Когда революция кончилась, «избыточная энергия души ищет приложения в любовных переживаниях»391. Взрыв «новой чувственности» фиксировал и другой исследователь, объясняющий его разрушением культурных и семейных традиций:
Гигантские волны социальной бури улеглись, а работа по организации производственных сил общества ушла вглубь, стала незаметной для близорукого сознания. Вместе с этим началась психологическая реакция, усиленная регенерацией буржуазного быта. И как это всегда закономерно и неизбежно случается, непосредственные социальные интересы уступили место интересам узколичного характера: эротика и острое развлечение (сознательно или несознательно) эпидемической волной захлестнули современную общественность — прежде всего молодежь. Психологическая почва для этого была создана катастрофическим распадом буржуазной семьи, не выдержавшей ударов революции; в результате — массовый повальный невроз, эротомания, истерика, наркотики и т. д.392
Подобные настроения получали отражение в зрелищных формах, в особенности, в малых театральных формах (эстраде, цирке). Когда А. Коллонтай фиксировала, как в новых условиях начал «распускаться» Эрос, в этом она усматривала и определенную опасность, объясняемую уходом из социальной жизни в эротику, обособлением людей, их погружением в интимную сферу:
Современная любовь всегда грешит тем, что, поглощая мысли и чувства «любящих сердец», она вместе с тем изолирует, выделяет любящую пару из коллектива. Такое выделение «любящей пары», моральная изоляция от коллектива, в котором интересы, задачи, стремление всех членов переплетены в густую сеть, станет не только излишней, но психологически неосуществимой393.

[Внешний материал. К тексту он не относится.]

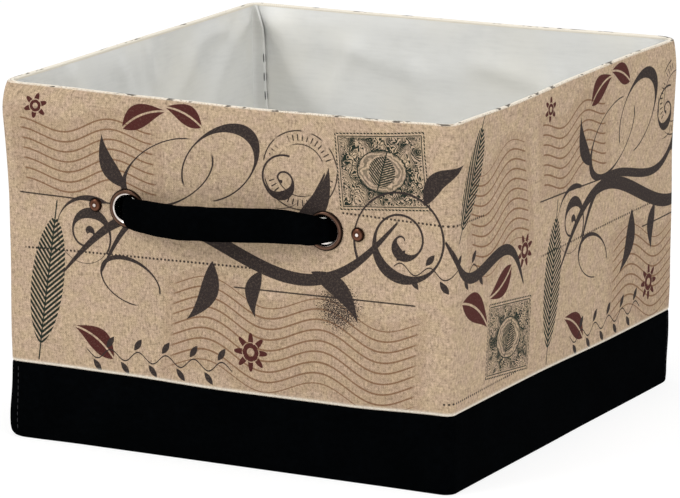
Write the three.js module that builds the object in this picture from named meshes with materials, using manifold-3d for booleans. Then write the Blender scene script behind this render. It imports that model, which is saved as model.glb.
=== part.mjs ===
import * as THREE from 'three';
import Module from 'manifold-3d';
import { mergeVertices } from 'three/addons/utils/BufferGeometryUtils.js';

// A cloth storage basket, stiffened with boards, with one strap handle on its front wall.
// Millimetres, +Z up, front wall at -Y, origin on the floor under the middle of the basket.

// Body
const basketWidth = 343;
const basketDepth = 356;
const basketHeight = 254;
const cornerRadius = 10; // upright corners, seen from above
const rimCornerGrowth = 4; // how much rounder the corners get at the rim
const rimCornerHeight = 6;
const baseCornerGrowth = 8; // and at the floor
const baseCornerHeight = 10;
const rimRoll = 0.9; // rounding where the canvas turns over the boards
const baseFillet = 2.5; // rounding where the band turns under the bottom
const bandHeight = 54;
const bandLip = 8; // how far the band turns in under the bottom

// Layers of the walls, from outside in
const canvasThickness = 1;
const boardThickness = 2;
const boardRimGap = 2; // the turned rim can settle a little between the corners
const liningThickness = 0.7;
const fitGap = 0.3; // between pieces that touch
const seamThickness = 1.6; // seam fins in the corners of the lining
const seamReach = 4;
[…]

А. Коллонтай указала на страх всякого государства перед способностью личности уйти в интимную жизнь и избегнуть его контроля. «Чуть-чуть семейство или любовь. Вот уже и желание собственности, — говорит у Достоевского Петр Верховенский, — мы уморим желание…»394 Вот почему в «антиутопиях» XX в. (Е. Замятин, О. Хаксли и Д. Оруэлл) государство проявление Эроса регламентирует. Имея в виду это посягательство государства на интимную жизнь, Н. Бердяев писал:
Безнравственно рассматривать личность исключительно как средство для рода и эксплуатировать личные влечения и чувства ради родовых целей. Тоталитарные государства дошли до предельного бесстыдства, они хотят организовать половую жизнь людей для интересов родовых и государственных, как организуют скотоводство395.
Тоталитарное государство сковало проявление «новой чувственности» системой запретов и предписаний, преобразовывая ее в политический и религиозный фанатизм, агрессивность и поклонение вождю, что стало окрашивать в психологические тона новые проявления зрелищных форм. Этот вопрос обсуждали не только бюрократы, но и художники. Так, известна переписка С. Эйзенштейна с немецким психологом В. Райхом. С. Эйзенштейн соглашался с В. Райхом в том, что сфера сексуальности — одно из проявлений экстаза396. Что касается В. Райха, то он утверждал, что в «Броненосце Потемкине» и «Земле» нашло идеальное выражение действие оргиастического элемента. Налагая запреты на проявления чувственности, государство претворяло ее в политическую агрессивность. С другой стороны, до конца подавить ее оно не могло. Последняя проявлялась в неофициальных формах культуры, на которые бюрократия смотрела сквозь пальцы и которые профессиональная критика старалась не замечать.